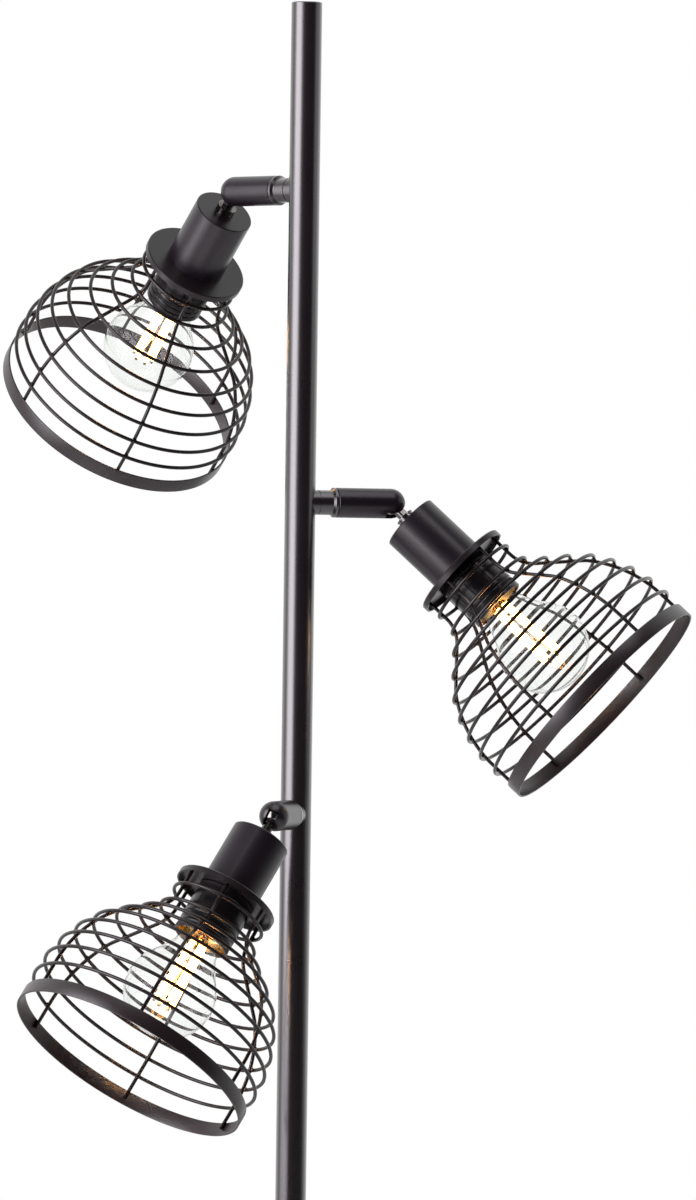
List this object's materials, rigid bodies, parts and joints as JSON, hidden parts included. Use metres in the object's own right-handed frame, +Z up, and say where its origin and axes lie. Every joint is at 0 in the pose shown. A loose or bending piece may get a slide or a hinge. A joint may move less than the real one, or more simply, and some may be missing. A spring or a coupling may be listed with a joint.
{
  "type": "floor lamp",
  "caption": "Floor lamp with a thin black pole, a round weighted base and spot heads on swivel arms, each with a ball joint and a bell-shaped welded wire cage round a clear bulb.",
  "frame": {"origin": "on the floor under the pole's axis, at the centre of the base", "axes": "+Z up along the pole, +X to the right and +Y away as the picture sees the lamp"},
  "size_m": [0.4546, 0.4205, 1.6],
  "materials": {
    "black_enamel": "satin black stove enamel on steel",
    "black_wire": "satin black enamel on steel wire",
    "plain_steel": "zinc plated steel",
    "nickel_ball": "dark nickel plate",
    "brass_parts": "bright brass",
    "holder_plastic": "moulded black thermoset",
    "nylon_seat": "natural nylon",
    "cast_weight": "raw casting",
    "rubber_foot": "black rubber",
    "clear_glass": "clear blown glass"
  },
  "bodies": {
    "stand": {"pole_lower_tube": "black_enamel", "pole_upper_tube": "black_enamel", "pole_coupler": "plain_steel", "pole_top_plug": "black_enamel", "pole_foot_rod": "plain_steel", "base_cover": "black_enamel", "base_weight": "cast_weight", "base_foot_ring": "rubber_foot", "base_nut_and_washer": "plain_steel", "cable_grommet": "rubber_foot", "spindle_nuts": "plain_steel", "upper_arm_stub": "black_enamel", "middle_arm_stub": "black_enamel", "lower_arm_stub": "black_enamel"},
    "upper_arm": {"upper_arm_barrel": "black_enamel", "upper_arm_bush": "brass_parts", "upper_ball_seat": "nylon_seat"},
    "upper_head": {"upper_ball_stem": "nickel_ball", "upper_neck_nuts": "nickel_ball", "upper_cup": "black_enamel", "upper_shade_disc": "black_enamel", "upper_shade_ring": "holder_plastic", "upper_holder_cap": "holder_plastic", "upper_holder_body": "holder_plastic", "upper_socket_contacts": "brass_parts", "upper_bulb_cap": "brass_parts", "upper_bulb_glass": "clear_glass", "upper_cage_wires": "black_wire", "upper_cage_band": "black_wire"},
    "middle_arm": {"middle_arm_barrel": "black_enamel", "middle_arm_bush": "brass_parts", "middle_ball_seat": "nylon_seat"},
    "middle_head": {"middle_ball_stem": "nickel_ball", "middle_neck_nuts": "nickel_ball", "middle_cup": "black_enamel", "middle_shade_disc": "black_enamel", "middle_shade_ring": "holder_plastic", "middle_holder_cap": "holder_plastic", "middle_holder_body": "holder_plastic", "middle_socket_contacts": "brass_parts", "middle_bulb_cap": "brass_parts", "middle_bulb_glass": "clear_glass", "middle_cage_wires": "black_wire", "middle_cage_band": "black_wire"},
    "lower_arm": {"lower_arm_barrel": "black_enamel", "lower_arm_bush": "brass_parts", "lower_ball_seat": "nylon_seat"},
    "lower_head": {"lower_ball_stem": "nickel_ball", "lower_neck_nuts": "nickel_ball", "lower_cup": "black_enamel", "lower_shade_disc": "black_enamel", "lower_shade_ring": "holder_plastic", "lower_holder_cap": "holder_plastic", "lower_holder_body": "holder_plastic", "lower_socket_contacts": "brass_parts", "lower_bulb_cap": "brass_parts", "lower_bulb_glass": "clear_glass", "lower_cage_wires": "black_wire", "lower_cage_band": "black_wire"}
  },
  "joints": [
    {"name": "upper_swivel", "type": "hinge", "parent": "stand", "child": "upper_arm", "pos_m": [-0.01734, 0.016, 1.478], "axis": [-0.7349, 0.6782, 0], "range_deg": [-155.3, 174.7]},
    {"name": "upper_tilt", "type": "hinge", "parent": "upper_arm", "child": "upper_head", "pos_m": [-0.0452, 0.04171, 1.478], "axis": [-0.6685, -0.7244, -0.1685], "range_deg": [-47.4, 29.6]},
    {"name": "middle_swivel", "type": "hinge", "parent": "stand", "child": "middle_arm", "pos_m": [0.02253, 0.00702, 1.275], "axis": [0.9548, 0.2974, 0], "range_deg": [-135.9, 194.1]},
    {"name": "middle_tilt", "type": "hinge", "parent": "middle_arm", "child": "middle_head", "pos_m": [0.05872, 0.01829, 1.275], "axis": [-0.2598, 0.8342, -0.4863], "range_deg": [-49.8, 27.2]},
    {"name": "lower_swivel", "type": "hinge", "parent": "stand", "child": "lower_arm", "pos_m": [-0.00519, -0.02302, 1.072], "axis": [-0.2198, -0.9755, 0], "range_deg": [-140, 190]},
    {"name": "lower_tilt", "type": "hinge", "parent": "lower_arm", "child": "lower_head", "pos_m": [-0.01352, -0.05999, 1.072], "axis": [0.8841, -0.1992, -0.4226], "range_deg": [-63.4, 13.6]}
  ]
}
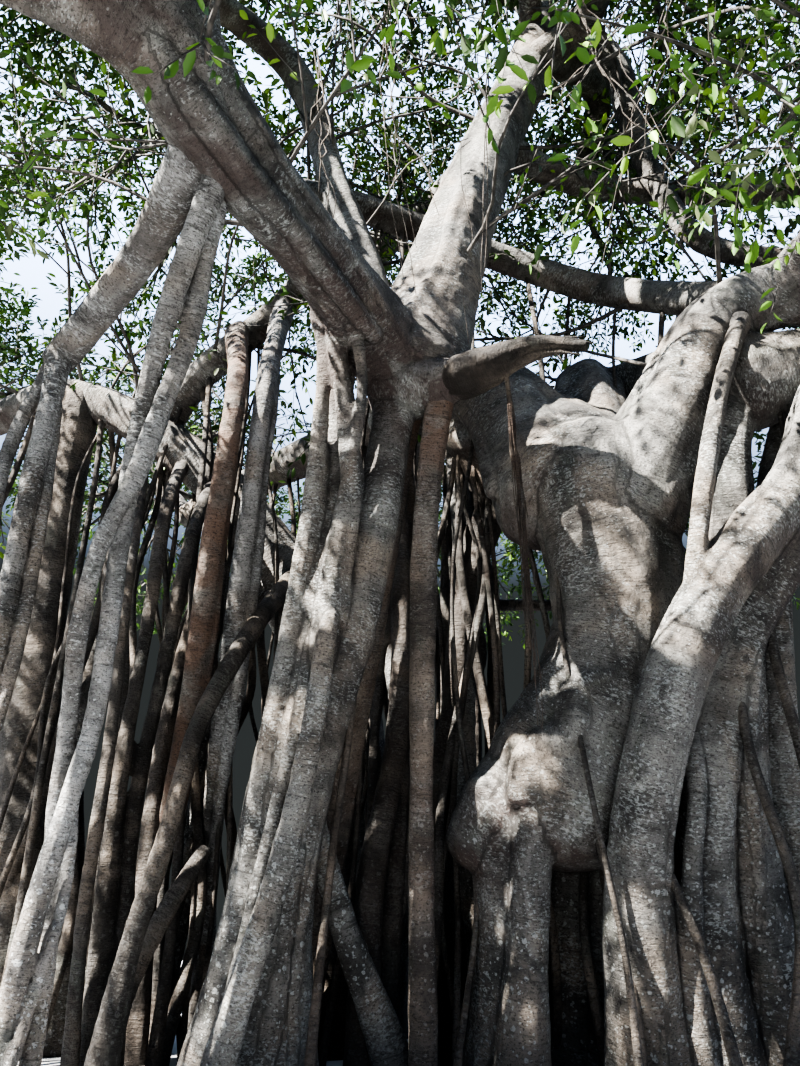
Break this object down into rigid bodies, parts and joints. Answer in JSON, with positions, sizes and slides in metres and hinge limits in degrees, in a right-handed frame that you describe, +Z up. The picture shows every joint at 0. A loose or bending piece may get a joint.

**What the exercise asks**
Copy each line from the data above that includes "materials".

**Exercise solution**
List this object's materials, rigid bodies, parts and joints as JSON, hidden parts included. Use metres in the object's own right-handed frame, +Z up, and say where its origin and axes lie. Every joint is at 0 in the pose shown. A loose or bending piece may get a slide or a hinge. A joint may move less than the real one, or more simply, and some may be missing. A spring or a coupling may be listed with a joint.
  "materials": {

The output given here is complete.